It was so long ago that I was in high school that I can only vaguely remember studying the amendments to the U.S. Constitution.
I went online last week to look them up and homed in on the first ten known as the Bill of Rights. The First Amendment is the pertinent one in regards to student protests around the country on the immigration issue.
To briefly summarize, Amendment I states “Congress shall make no law respecting an establishment of religion, or prohibiting the free exercise thereof; or abridging the freedom of speech, or of the press; or the right of the people peaceably to assemble, and to petition the Government for a redress of grievances.”
It is unfortunate that the protection afforded there is invoked by some publications and a few segments of the electronic media in disseminating tasteless photos, stories or programs that citizens of good moral standards perceive as smut or perversion and are offensive to common decency. However, that is not the focal point of what follows.
The last four years of an adolescent’s basic education comes in high school. Successfully completing it lays the foundation for a better quality of life than the individual otherwise can expect if he or she drops out.
State Superintendent of Public Instruction Tom Horne cautioned students in late March against cutting classes before a planned April 10 protest of immigration policy.
“Protesting is a precious constitutional right, and participating in protests has great educational benefits for young people,” he stated in a news release. “However, this should be done after school hours.
“In recent weeks, we have seen a number of students cut class to join mass protests. They have the right to express their opinions. They also have a responsibility to take advantage of their opportunity for a classroom education.”
Last Nov. 2, a group of 10 students from Kingman High School cut classes to demonstrate their opposition to the continuing presence of U.S. forces in Iraq. They held up signs with such messages as “Bush lies,” “Your ignorance is their power,” and “War is a good business” in front of Smith’s supermarket on Stockton Hill Road that northbound motorists could not help but see.
Cutting classes made them subject to disciplinary action. They followed the dictates of their consciences, despite the consequences they faced later.
We received criticism from some people for covering the demonstration. But it was a news story.
Protests nearly always are newsworthy as people, whether adults or adolescents, carry picket signs, banners or whatever makeshift item they can create and show in public to draw attention to their cause.

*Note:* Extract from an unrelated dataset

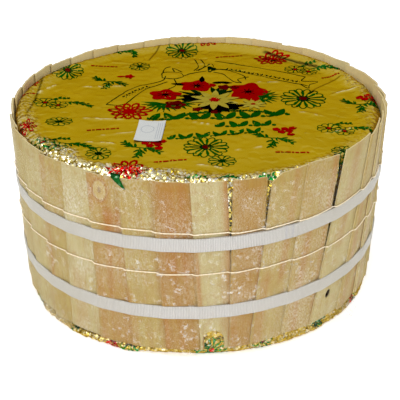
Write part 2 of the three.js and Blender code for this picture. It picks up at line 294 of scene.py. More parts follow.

I agree with Horne that students should not cut classes to protest whatever issue it is they are upset about.
However, what the superintendent failed to address in his release was the timing of any student protest. There is a distinction to draw between the student’s responsibility to get an education and his or her right to make a grievance known.
If you want to get a message out, it seems logical to me that you would do so when the largest number of people will be exposed to it. Are not more people out and about conducting business or running errands between say 9 a.m. and 3 p.m. weekdays than after 4 p.m. weekdays?
Saturdays would seem like the ideal time to carry signs of protest. More people are on leisure time then and more likely to pay closer attention to the message students are trying to get across than during the week when they have many other things on their minds.
Horne went on to say, “Since I took office, we have placed a renewed emphasis on academics and rigor. To succeed in today’s economy, muscle power is no longer sufficient. Academic brain power is now needed to obtain a decent job. Students must take their academic work seriously during the school day, and should participate in political life after school.”
Undoubtedly, some of the teenagers protesting different issues today will become our politicians in the future. What they do now will give them a better perspective of what the youth of today think and feel once they settle into an elected office to represent a group of constituents.
Yes, I am aware that teens do not yet have the right to vote. That makes some adults question why we should pay any attention to them.
I would ask them if they have considered the possibility that ignoring or criticizing teens for holding strong convictions and acting on them may be part of the reason some of them rebel against authority.
The First Amendment addressed basic rights for all Americans. Let’s argue the wisdom of granting 18-year-olds the right to vote under the 26th Amendment at some future time.